▶ [Task material]
----
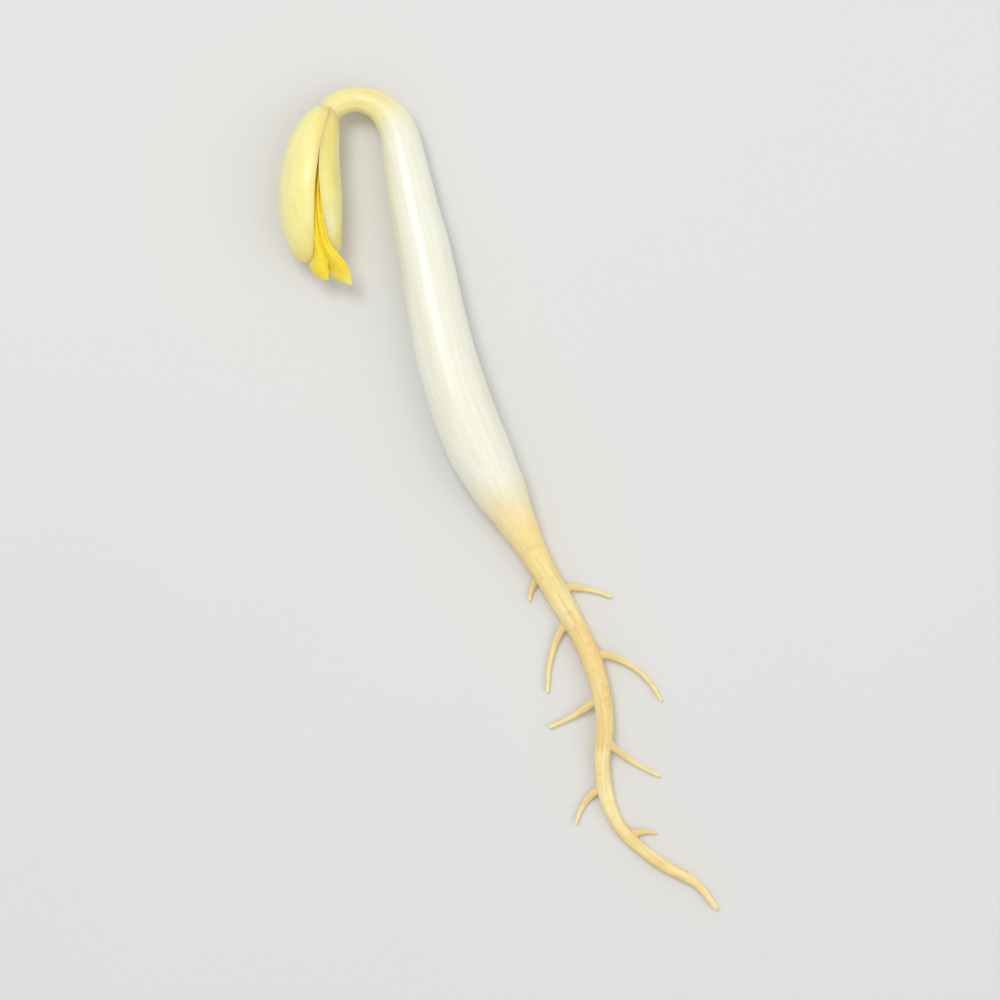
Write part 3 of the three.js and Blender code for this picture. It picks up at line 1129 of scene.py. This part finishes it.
finish = Finish(
    "root_rind",
    Subsurface_Weight=0.25,
    Subsurface_Radius=(1.0, 0.7, 0.4),
    Subsurface_Scale=0.0004,
    IOR=1.4,
)
share = finish.note("run_share")
rings = finish.noise(finish.grain((0.7, 0.7, 1)), size=0.45)
fibres = finish.noise(finish.grain((1, 1, 0.07)), size=0.14)
clouds = finish.noise(finish.grain((1, 1, 0.4)), size=1.7)
start = 1 - finish.window(share.uneven(clouds, 0.1), 0.0, 0.14)
rind = finish.blend(finish.window(clouds, 0.35, 0.65), ROOT_TAN, ROOT_PALE)
rind = finish.blend(start * 0.9, rind, COLLAR_TAN)
# painted fold shade, in fine lengthwise streaks and round rings
rind = finish.tint(rind, ROOT_FOLD_SHADE, fibres, between=(0.45, 0.75), amount=0.45 - start * 0.25)
rind = finish.tint(rind, ROOT_FOLD_SHADE, rings, between=(0.52, 0.78), amount=0.35 - start * 0.3)
rind = finish.tint(rind, ROOT_PALE, share, between=(0.9, 1.0), amount=0.6)
root_rind = finish.shade(
    Base_Color=rind,
    Roughness=0.5 + rings * 0.2,
    Normal=finish.bump(rings * 0.4 + fibres * 0.7),
)
wear(root, root_rind)

# %% [markdown]
# ## The seed leaves' finish
#
# A seed leaf is firm and waxy and lets a little light in. It is pale yellow on its back. At its
# rim and on the inner face, along the seam, it is a warm orange yellow, partly its own tone and
# partly painted shade of the groove between the two halves. Fine veins run along it and branch.
# A curve for each branch would be slow work, and the edges of uneven cells, swayed by noise, make
# much the same faint net.

# %% Finish the seed leaves
LEAF_CREAM = colour("FFF3AE")
LEAF_YELLOW = colour("FCE37C")
# the rim and inner face: partly their own warm tone, partly painted shade of the seam's groove
LEAF_RIM_AND_SEAM_SHADE = colour("FCDF86")
LEAF_END = colour("FBDD66")
WARMTH = {"left": 0.6, "right": 0.85}  # the narrower half has given up more and is yellower


def seed_leaf_finish(side):
    finish = Finish(
        "seed_leaf_" + side,
        Subsurface_Weight=0.5,
        Subsurface_Radius=(1.0, 0.8, 0.3),
        Subsurface_Scale=0.0011,
        Coat_Roughness=0.2,
        IOR=1.42,
    )
    share = finish.note("run_share")
    outward = finish.grain_part("X") * HANDS[side]
    clouds = finish.noise(finish.grain((1, 1, 0.5)), size=1.3)
    streaks = finish.noise(finish.grain((1, 1, 0.12)), size=0.4, detail=4)
    grains = finish.noise(finish.grain((1, 1, 0.7)), size=0.09, detail=2)
    # near the inner face, along the seam, where the warm tone and the painted groove shade go
    rim_and_seam_shade = 1 - finish.window(outward.uneven(streaks, 0.25), 0.12, 0.62)
    ends = share.uneven(clouds, 0.2)
    sway = finish.add("ShaderNodeTexNoise", {}, {"Vector": finish.grain(), "Scale": 0.9}, "Color")
    swayed = {0: finish.grain((1, 1, 0.4)), 1: sway}
    veins = finish.net(finish.add("ShaderNodeVectorMath", {"operation": "ADD"}, swayed), 0.62)
    skin = finish.tint(LEAF_CREAM, LEAF_YELLOW, clouds, between=(0.36, 0.7), amount=WARMTH[side])
    skin = finish.tint(skin, LEAF_YELLOW, streaks, between=(0.5, 0.72), amount=0.45)
    skin = finish.blend(rim_and_seam_shade * 0.9, skin, LEAF_RIM_AND_SEAM_SHADE)
    skin = finish.tint(skin, LEAF_END, ends, between=(0.72, 1.0), amount=0.5)
    skin = finish.blend(veins * 0.14, skin, LEAF_RIM_AND_SEAM_SHADE)
    return finish.shade(
        Base_Color=skin,
        Roughness=0.38 + clouds * 0.12,
        Coat_Weight=0.3,
        Normal=finish.bump(streaks * 0.6 + grains * 0.25 - veins * 0.3),
    )


for side, leaf in seed_leaves.items():
    wear(leaf, seed_leaf_finish(side))

# %% [markdown]
# ## The first leaves' finish
#
# The blades are thin and a strong warm yellow. The side veins are paler and stand a little
# proud, and they are drawn by a sine wave with the spacing and slant of the sculpted ones. The
# tips are pale, with a few faint brown specks.

# %% Finish the first leaves
BLADE_YELLOW = colour("FBE33C")
BLADE_DEEP = colour("F5CF24")
BLADE_VEIN = colour("FCF08C")
TIP_PALE = colour("FBF2A0")
TIP_BROWN = colour("A8702A")

finish = Finish(
    "first_leaf",
    Subsurface_Weight=0.3,
    Subsurface_Radius=(1.0, 0.75, 0.1),
    Subsurface_Scale=0.0005,
    Coat_Roughness=0.25,
    IOR=1.4,
)
bend = finish.noise(finish.grain(), size=0.8, detail=1)
slant = finish.grain_part("Z") - finish.grain_part("Y") * VEIN_SLANT + bend * 0.3
vein = finish.window(slant.wave(VEIN_SPACING), 0.8, 1.0)
clouds = finish.noise(finish.grain(), size=0.7)
specks = finish.window(finish.noise(finish.grain(), size=0.22, detail=2), 0.63, 0.72)
tips = finish.window(finish.note("run_share"), 0.91, 1.0)
skin = finish.tint(BLADE_YELLOW, BLADE_DEEP, clouds, between=(0.4, 0.7), amount=0.5)
skin = finish.blend(vein * 0.2, skin, BLADE_VEIN)
skin = finish.blend(tips * 0.6, skin, TIP_PALE)
skin = finish.blend(specks * tips * 0.5, skin, TIP_BROWN)
blade_skin = finish.shade(
    Base_Color=skin,
    Roughness=0.42 + clouds * 0.12,
    Coat_Weight=0.25,
    Normal=finish.bump(vein * 0.25 + clouds * 0.6, strength=0.6),
)
for one in blades:
    wear(one, blade_skin)

# %% [markdown]
# ## Back to life size
#
# The pieces were modelled a thousand times too large and about the middle of the stem. Each is
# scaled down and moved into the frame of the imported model, and both are applied to its mesh, so
# that its object sits at the origin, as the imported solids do. It then rides on the sprout's one
# body and takes the place of its solid.

# %% Scale the pieces down, move them into the frame and hand them over
MODEL_MIDDLE = Vector((3.76, -7.854, 0))  # the frame's origin in the modelling places, in mm


def hand_over(piece, node):
    bpy.ops.object.select_all(action="DESELECT")
    piece.select_set(True)
    bpy.context.view_layer.objects.active = piece
    piece.scale = (MM, MM, MM)
    piece.location = -MODEL_MIDDLE * MM
    bpy.ops.object.transform_apply()
    bpy.ops.object.shade_smooth()
    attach(piece, "root")
    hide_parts(node)
    print(piece.name, "size in mm:", [round(side / MM, 2) for side in piece.dimensions])


hand_over(stem, "hypocotyl")
hand_over(root, "root")
for side, leaf in seed_leaves.items():
    hand_over(leaf, "seed_leaf_" + side)
for one in blades:
    hand_over(one, "primary_leaves")

# %% [markdown]
# ## The surface and the light
#
# The sprout lies on a plain pale surface, a shade darker than the stem, so that the white stem
# stands out from it. One broad soft light from the upper left shows the roundness, and a weaker
# one opposite keeps the shadow soft. A pale room all round lights what they leave out.

# %% Lay the surface
FLOOR_SIDE = 2.0
FLOOR_GREY = colour("D9D9D7")
FLOOR_CLOUD = colour("DDDDDB")
FLOOR_CLOUD_SIZE = 0.03

bpy.ops.object.select_all(action="DESELECT")
bpy.ops.mesh.primitive_plane_add(size=FLOOR_SIDE)
floor = bpy.context.object
floor.name = "floor"
finish = Finish("pale_surface", Roughness=0.65)
cloud = finish.noise(finish.add("ShaderNodeTexCoord", output="Object"), FLOOR_CLOUD_SIZE)
wear(floor, finish.shade(Base_Color=finish.blend(cloud, FLOOR_GREY, FLOOR_CLOUD)))
floor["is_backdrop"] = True

# %% Set the lights
SKY = 0.6
KEY = {"place": (-0.06, 0.09, 0.24), "size": 0.1, "power": 0.26}
FILL = {"place": (0.14, -0.03, 0.19), "size": 0.2, "power": 0.12}


def soft_light(name, place, size, power):
    bpy.ops.object.light_add(type="AREA", location=place)
    light = bpy.context.object
    light.name = name
    light.data.size = size
    light.data.energy = power
    light.rotation_euler = (-Vector(place)).to_track_quat("-Z", "Y").to_euler()
    light.visible_camera = False


soft_light("key_light", **KEY)
soft_light("fill_light", **FILL)
world = bpy.data.worlds.new("pale_room")
world.use_nodes = True
world.node_tree.nodes["Background"].inputs["Color"].default_value = (SKY, SKY, SKY, 1)
bpy.context.scene.world = world
bpy.context.scene.view_settings.view_transform = "Standard"

# %% Measure the dressed sprout and close
sizes = {"cad": cad_box, "visual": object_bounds()}
for name, (lowest, highest) in sizes.items():
    print(name, [round((b - a) / MM, 2) for a, b in zip(lowest, highest)])
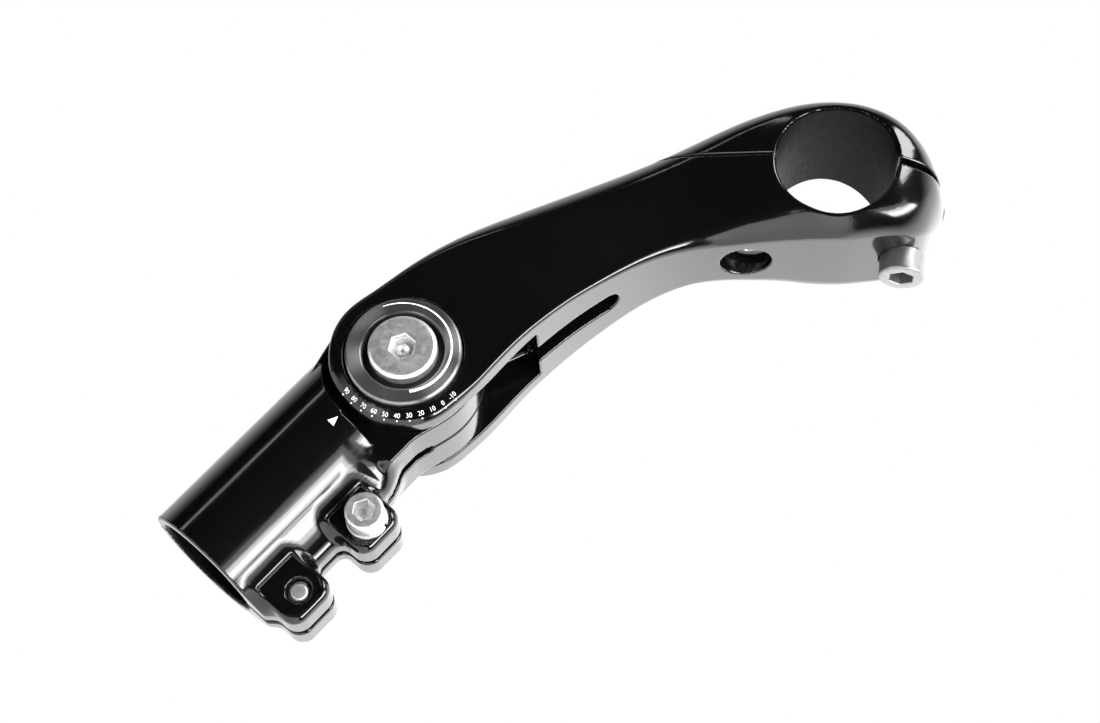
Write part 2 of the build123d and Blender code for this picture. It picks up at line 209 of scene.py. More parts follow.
def skin(name, distance, low, high, cell, materials, in_bore, to_world=unmoved):
    """Closed mesh where a distance is 0: one point in each cell of a grid that the surface
    crosses, moved onto the surface, and a face round each edge of the grid that crosses it."""
    axes = [np.arange(low[k], high[k] + cell, cell) for k in range(3)]
    value = distance(axes[0][:, None, None], axes[1][None, :, None], axes[2][None, None, :])
    inside = value < 0
    size = [n - 1 for n in inside.shape]
    corners = [(i, j, k) for i in (0, 1) for j in (0, 1) for k in (0, 1)]
    count = sum(inside[i:i + size[0], j:j + size[1], k:k + size[2]].astype(np.int8) for i, j, k in corners)
    crossed = (count > 0) & (count < 8)
    number = np.full(crossed.shape, -1)
    number[crossed] = np.arange(crossed.sum())
    cells = np.argwhere(crossed)
    total = np.zeros((len(cells), 3))
    hits = np.zeros(len(cells))
    for start in corners:
        for axis in range(3):
            if start[axis]:
                continue
            end = tuple(1 if k == axis else start[k] for k in range(3))
            at_start = value[tuple((cells + start).T)]
            at_end = value[tuple((cells + end).T)]
            hit = (at_start < 0) != (at_end < 0)
            share = np.where(hit, at_start / np.where(hit, at_start - at_end, 1), 0)
            total[hit] += (np.array(start) + (np.array(end) - start) * share[:, None])[hit]
            hits += hit
    points = np.array(low) + (cells + total / hits[:, None]) * cell
    for _ in range(4):
        steepest = slope(distance, points, 0.02)
        steep = np.maximum((steepest ** 2).sum(1), 0.05)
        points += steepest * np.clip(-distance(*points.T) / steep, -cell, cell)[:, None]
    faces = []
    for axis in range(3):
        b, c = (axis + 1) % 3, (axis + 2) % 3
        lower, upper = [slice(1, -1)] * 3, [slice(1, -1)] * 3
        lower[axis], upper[axis] = slice(None, -1), slice(1, None)
        crossing = inside[tuple(lower)] != inside[tuple(upper)]
        outward = inside[tuple(lower)][crossing]
        at = np.argwhere(crossing)
        at[:, b] += 1
        at[:, c] += 1
        ring = []
        for back_b, back_c in ((1, 1), (0, 1), (0, 0), (1, 0)):
            cell_at = at.copy()
            cell_at[:, b] -= back_b
            cell_at[:, c] -= back_c
            ring.append(number[tuple(cell_at.T)])
        ring = np.stack(ring, 1)
        ring[~outward] = ring[~outward][:, ::-1]
        faces.append(ring)
    faces = np.concatenate(faces)
    normals = slope(distance, points, 0.05)
    normals /= np.maximum(np.linalg.norm(normals, axis=1), 1e-6)[:, None]
    bored = in_bore(*points[faces].mean(1).T)
    normals = to_world(normals) - to_world(np.zeros((1, 3)))
    mesh = bpy.data.meshes.new(name)
    mesh.from_pydata((to_world(points) * 0.001).tolist(), [], faces.tolist())
    mesh.shade_smooth()
    mesh.normals_split_custom_set_from_vertices(normals.tolist())
    for material in materials:
        mesh.materials.append(material)
    mesh.polygons.foreach_set("material_index", bored.astype(np.int32))
    piece = bpy.data.objects.new(name, mesh)
    bpy.context.scene.collection.objects.link(piece)
    return piece


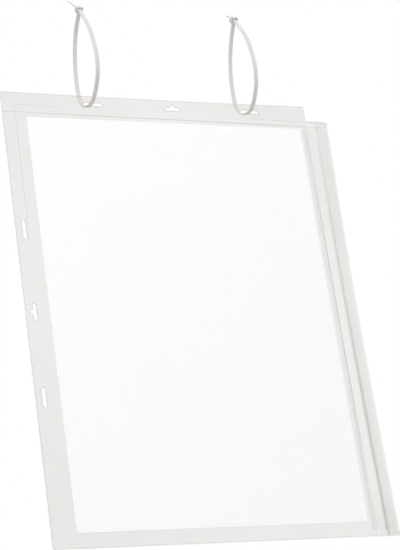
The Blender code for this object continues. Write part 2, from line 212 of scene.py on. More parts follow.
----
▶ [The exercise] Give back the opening line of the records above and every line after it, up to and including the one with "wear(root, root_rind)", unchanged.

▶ [The response]
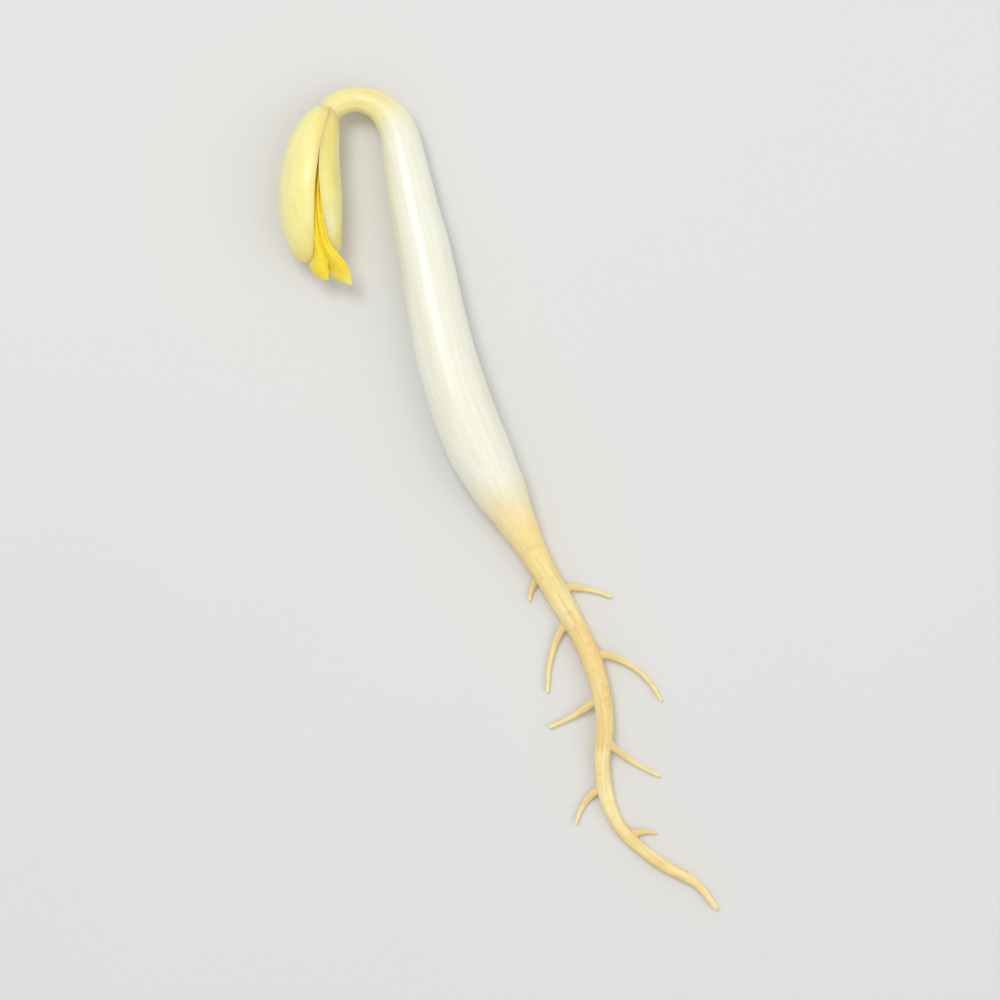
Write part 3 of the three.js and Blender code for this picture. It picks up at line 1129 of scene.py. This part finishes it.
finish = Finish(
    "root_rind",
    Subsurface_Weight=0.25,
    Subsurface_Radius=(1.0, 0.7, 0.4),
    Subsurface_Scale=0.0004,
    IOR=1.4,
)
share = finish.note("run_share")
rings = finish.noise(finish.grain((0.7, 0.7, 1)), size=0.45)
fibres = finish.noise(finish.grain((1, 1, 0.07)), size=0.14)
clouds = finish.noise(finish.grain((1, 1, 0.4)), size=1.7)
start = 1 - finish.window(share.uneven(clouds, 0.1), 0.0, 0.14)
rind = finish.blend(finish.window(clouds, 0.35, 0.65), ROOT_TAN, ROOT_PALE)
rind = finish.blend(start * 0.9, rind, COLLAR_TAN)
# painted fold shade, in fine lengthwise streaks and round rings
rind = finish.tint(rind, ROOT_FOLD_SHADE, fibres, between=(0.45, 0.75), amount=0.45 - start * 0.25)
rind = finish.tint(rind, ROOT_FOLD_SHADE, rings, between=(0.52, 0.78), amount=0.35 - start * 0.3)
rind = finish.tint(rind, ROOT_PALE, share, between=(0.9, 1.0), amount=0.6)
root_rind = finish.shade(
    Base_Color=rind,
    Roughness=0.5 + rings * 0.2,
    Normal=finish.bump(rings * 0.4 + fibres * 0.7),
)
wear(root, root_rind)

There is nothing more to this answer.